Dryderdale Hall, near Hamsterley, Bishop Auckland, was used as the location for Cyril Kinnear's house.[4] Other locations in Northumberland and County Durham were also used, such as Dunston. The location for the ending was the beach at Blackhall Colliery, six miles north of Hartlepool. At that time (it was shot in August 1970), waste from the pit was still being tipped directly into the North Sea. Since the closure of the collieries, the beach is now somewhat cleaner than the blackened wasteland featured in the film, although sea coal residues are still plentiful. The aerial ropeway conveyor, upon which Carter disposes of Eric Paice's body, has long since been demolished.

Promotion

The original British quad poster (illustrated) with artwork by Arnaldo Putzu, in common with many film posters, has aspects or images that differ from the finished screen version. Historically this reflected both the lower priority given to strict accuracy over maximum visual impact, and also changes made to films after the promotional material was prepared, which was traditionally quite early on. Most strikingly in this instance Carter appears to be wearing a gaudy floral jacket.
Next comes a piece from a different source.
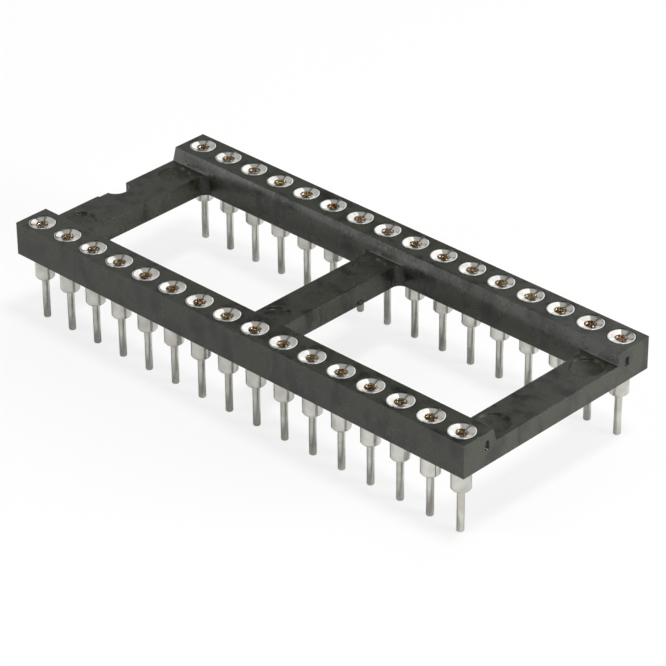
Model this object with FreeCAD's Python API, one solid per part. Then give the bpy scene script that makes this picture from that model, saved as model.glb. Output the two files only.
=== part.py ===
import FreeCAD, Part
import math
import os

os.makedirs("parts", exist_ok=True)
Vector = FreeCAD.Vector

# Socket for a 32-lead dual in-line chip: an open moulded frame that holds turned contacts.
# Millimetres. Z is up, and z = 0 is the face of the circuit board that the contacts stand on.
# The origin is the middle of the contact grid. X runs along the rows, and the key notch is at -X.

# Contact grid
contacts_per_row = 16
pitch = 2.54
row_spacing = 15.24

# Moulded frame
frame_standoff = 1.78
frame_height = 2.41
rail_outer_margin = 1.23
rail_inner_margin = 1.47
rail_inner_lean = 0.28
bar_drop = 0.95
notch_bar_width = 3.15
middle_bar_width = 2.75
plain_bar_width = 2.90
window_corner_radius = 0.65
notch_radius = 0.93
notch_offset = 0.37
nick_width = 0.80
nick_depth = 0.15

# Turned sleeve of a contact
head_diameter = 1.83
head_cone_height = 0.55
barrel_diameter = 1.35
bore_diameter = 0.88
funnel_depth = 0.12
bore_depth = 3.30
tail_diameter = 0.51
tail_length = 3.18
press_clearance = 0.01

# Sprung clip inside a sleeve
clip_leaves = 4
clip_wall = 0.06
clip_length = 1.60
clip_throat_diameter = 0.36
clip_set_down = 0.16
clip_clearance = 0.01

# A turned surface is drawn with this many flats, except the tail, which is a true cylinder.
flats = 10

# Places that follow from the sizes above
frame_top = frame_standoff + frame_height
frame_length = contacts_per_row * pitch
frame_width = row_spacing + 2 * rail_outer_margin
bar_top = frame_top - bar_drop
rail_top_edge = row_spacing / 2 - rail_inner_margin
rail_foot_edge = rail_top_edge - rail_inner_lean
head_radius = head_diameter / 2
barrel_radius = barrel_diameter / 2
bore_radius = bore_diameter / 2
head_foot = frame_top - head_cone_height
funnel_foot = frame_top - funnel_depth
bore_floor = frame_top - bore_depth
past = 1.0


def polygon_face(points):
    return Part.Face(Part.makePolygon(points + points[:1]))


def ring(radius, height, sides):
    """Corners of a regular polygon about the Z axis, with a flat towards +X."""
    turn = 2 * math.pi / sides
    angles = [(corner + 0.5) * turn for corner in range(sides)]
    return [Vector(radius * math.cos(a), radius * math.sin(a), height) for a in angles]


def turned(profile, sides):
    """A solid turned about Z: the profile's (radius, height) pairs run from one end face to the other."""
    rings = [ring(radius, height, sides) for radius, height in profile]
    faces = [polygon_face(rings[0]), polygon_face(rings[-1])]
    for first, second in zip(rings, rings[1:]):
        for k in range(sides):
            following = (k + 1) % sides
            corners = [first[k], first[following], second[following], second[k]]
            faces.append(polygon_face(corners))
    return Part.makeSolid(Part.makeShell(faces))


def box(low, high):
    size = [b - a for a, b in zip(low, high)]
    return Part.makeBox(*size, Vector(*low))


def contact_places():
    """Grid points, up the near row from the notched end and then along the far row."""
    first = -(contacts_per_row - 1) * pitch / 2
    columns = [first + k * pitch for k in range(contacts_per_row)]
    return [Vector(x, y, 0) for y in (-row_spacing / 2, row_spacing / 2) for x in columns]


def relief_between_rails():
    """The space above the bars: its sides lean, as the rails' inner faces do."""
    rise = past / bar_drop * rail_inner_lean
    section = [
        Vector(0, -rail_foot_edge, bar_top),
        Vector(0, rail_foot_edge, bar_top),
        Vector(0, rail_top_edge + rise, frame_top + past),
        Vector(0, -rail_top_edge - rise, frame_top + past),
    ]
    length = frame_length + 2 * past
    relief = polygon_face(section).extrude(Vector(length, 0, 0))
    relief.translate(Vector(-length / 2, 0, 0))
    return relief


def window(x_low, x_high):
    """An opening right through the frame, with rounded corners where bars and rails meet."""
    low = (x_low, -rail_foot_edge, frame_standoff - past)
    high = (x_high, rail_foot_edge, bar_top + past)
    block = box(low, high)
    spans = [(edge, edge.BoundBox) for edge in block.Edges]
    upright = [edge for edge, span in spans if span.ZLength > max(span.XLength, span.YLength)]
    return block.makeFillet(window_corner_radius, upright)


def contact_hole():
    """A straight hole with a countersink that the sleeve's head seats in."""
    profile = [
        (barrel_radius + press_clearance, frame_standoff - past),
        (barrel_radius + press_clearance, head_foot),
        (head_radius + press_clearance, frame_top),
        (head_radius + press_clearance, frame_top + past),
    ]
    return turned(profile, flats)


def key_notch():
    """Half-round notch in the outer side of the notched bar, and the small nick beside it."""
    end = -frame_length / 2
    low = frame_standoff - past
    height = frame_height + 2 * past
    notch = Part.makeCylinder(notch_radius, height, Vector(end, notch_offset, low))
    nick_side = notch_offset - notch_radius
    nick = box(
        (end - past, nick_side - nick_width, low),
        (end + nick_depth, nick_side + nick_depth, low + height),
    )
    return notch.fuse(nick)


def moulded_frame():
    """Two rails joined by three lower bars, in one moulding."""
    half_length, half_width = frame_length / 2, frame_width / 2
    frame = box(
        (-half_length, -half_width, frame_standoff),
        (half_length, half_width, frame_top),
    )
    holes = []
    for place in contact_places():
        hole = contact_hole()
        hole.translate(place)
        holes.append(hole)
    cutters = [
        relief_between_rails(),
        window(-half_length + notch_bar_width, -middle_bar_width / 2),
        window(middle_bar_width / 2, half_length - plain_bar_width),
        key_notch(),
    ]
    return frame.cut(cutters + holes).removeSplitter()


def contact_sleeve():
    """Turned sleeve: funnel and blind bore in a flush head, a barrel that stands on the board, a tail."""
    profile = [
        (barrel_radius, 0),
        (barrel_radius, head_foot),
        (head_radius, frame_top),
        (bore_radius, funnel_foot),
        (bore_radius, bore_floor),
    ]
    tail = Part.makeCylinder(tail_diameter / 2, tail_length, Vector(0, 0, -tail_length))
    return turned(profile, flats).fuse(tail).removeSplitter()


def contact_clip():
    """Leaves joined in a collar under the funnel, which lean in to a throat that grips a lead.

    They are one wall thick at the collar and thin out to their tips.
    """
    top = funnel_foot - clip_set_down
    foot = top - clip_length
    throat_corner = clip_throat_diameter / 2 / math.cos(math.pi / clip_leaves)
    collar_corner = bore_radius * math.cos(math.pi / flats) - clip_clearance
    wall_corner = clip_wall / math.cos(math.pi / clip_leaves)
    outside = turned([(throat_corner, foot), (collar_corner, top)], clip_leaves)
    inside = turned([(throat_corner, foot), (collar_corner - wall_corner, top)], clip_leaves)
    return outside.cut(inside)


def export(shape, name):
    shape.exportStep(f"parts/{name}.step")


export(moulded_frame(), "moulded_frame")
for number, place in enumerate(contact_places(), start=1):
    sleeve = contact_sleeve()
    sleeve.translate(place)
    export(sleeve, f"contact_sleeve_{number:02d}")
for row in range(2):
    clips = []
    for place in contact_places()[row * contacts_per_row:(row + 1) * contacts_per_row]:
        clip = contact_clip()
        clip.translate(place)
        clips.append(clip)
    export(Part.makeCompound(clips), ("near_row_clips", "far_row_clips")[row])
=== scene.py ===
"""Looks of an open-frame chip socket with 32 turned contacts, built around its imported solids.

Metres, in the solids' own frame: z = 0 is the board's face, X runs along the rows of contacts,
and the key notch is at -X.
"""

import math

import bmesh
import bpy
from bpy.props import FloatProperty, IntProperty, PointerProperty, StringProperty
from mathutils import Matrix, Vector


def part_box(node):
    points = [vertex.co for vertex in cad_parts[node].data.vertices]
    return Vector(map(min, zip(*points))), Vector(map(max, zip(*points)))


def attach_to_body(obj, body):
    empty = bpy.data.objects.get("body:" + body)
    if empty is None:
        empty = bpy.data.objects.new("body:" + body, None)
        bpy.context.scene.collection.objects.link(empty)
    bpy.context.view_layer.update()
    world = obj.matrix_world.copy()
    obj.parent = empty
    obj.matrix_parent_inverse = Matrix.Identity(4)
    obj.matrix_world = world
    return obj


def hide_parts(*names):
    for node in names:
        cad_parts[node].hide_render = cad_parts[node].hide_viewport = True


bl_info = {
    "name": "Turned-contact chip socket",
    "version": (1, 0, 0),
    "blender": (4, 5, 0),
    "location": "3D View > Sidebar > Chip socket",
    "description": "Moulded frame, turned sleeves and sprung clips of an open-frame chip socket",
    "category": "Object",
}

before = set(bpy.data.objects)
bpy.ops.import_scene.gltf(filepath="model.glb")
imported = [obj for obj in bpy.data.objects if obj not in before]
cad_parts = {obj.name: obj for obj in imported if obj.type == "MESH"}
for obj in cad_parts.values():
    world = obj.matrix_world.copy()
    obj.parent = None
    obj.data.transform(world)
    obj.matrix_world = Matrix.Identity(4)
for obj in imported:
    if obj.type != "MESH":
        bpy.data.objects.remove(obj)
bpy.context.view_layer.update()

MM = 0.001
PAST = 1.0 * MM  # how far a cutter reaches past what it cuts
UP = (0, 0, 1)
BEHIND = (-0.693, 0.72, 0)  # level, straight away from the camera

# Name, direction from the socket, width and height in metres, level, and the axis that the height
# lies along. The two long back lamps leave a dark strip between them, which the rails' tops mirror.
LAMPS = (
    ("overhead_softbox", (0.22, 0.02, 0.975), 0.08, 0.08, 0.55, UP),
    ("front_softbox", (-0.36, -0.57, 0.74), 0.16, 0.16, 0.10, UP),
    ("back_right_softbox", (-0.176, 0.69, 0.70), 0.20, 0.62, 0.225, (-0.50, 0.91, 0)),
    ("back_left_softbox", (-0.74, 0.10, 0.66), 0.24, 0.56, 0.10, BEHIND),
    ("back_top_softbox", (-0.263, 0.274, 0.92), 0.16, 0.16, 0.016, UP),
    ("right_softbox", (0.89, 0.34, 0.22), 0.24, 0.15, 1.35, UP),
    ("front_left_softbox", (-0.55, -0.80, 0.18), 0.24, 0.12, 0.42, UP),
)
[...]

Curiously, this pattern is almost identical to the covers on the bed Britt Ekland's character is seen lying on while having phone sex with Carter. Eric does not carry a gun at any point in the film as issued (indeed, the gun shown in the poster closely resembles Carter's), and the grappling man and woman do not resemble any characters in the released version of the film. The only fight of this kind depicted in the finished work is between two women in the pub that Carter visits, mid way through the film. The only part of the collage that directly relates to the released cut is the depiction of Kinnear's arrest.

Promotional shots and poster artwork exist from the film showing Carter holding a pump action shotgun; in the finished film the only shotgun used by Carter is a double-barreled shotgun which Carter finds on top of his brother Frank's wardrobe. (A sawn-off pump action shotgun is used by Peter in an unauthorised attempt to kill Carter at the ferry landing.)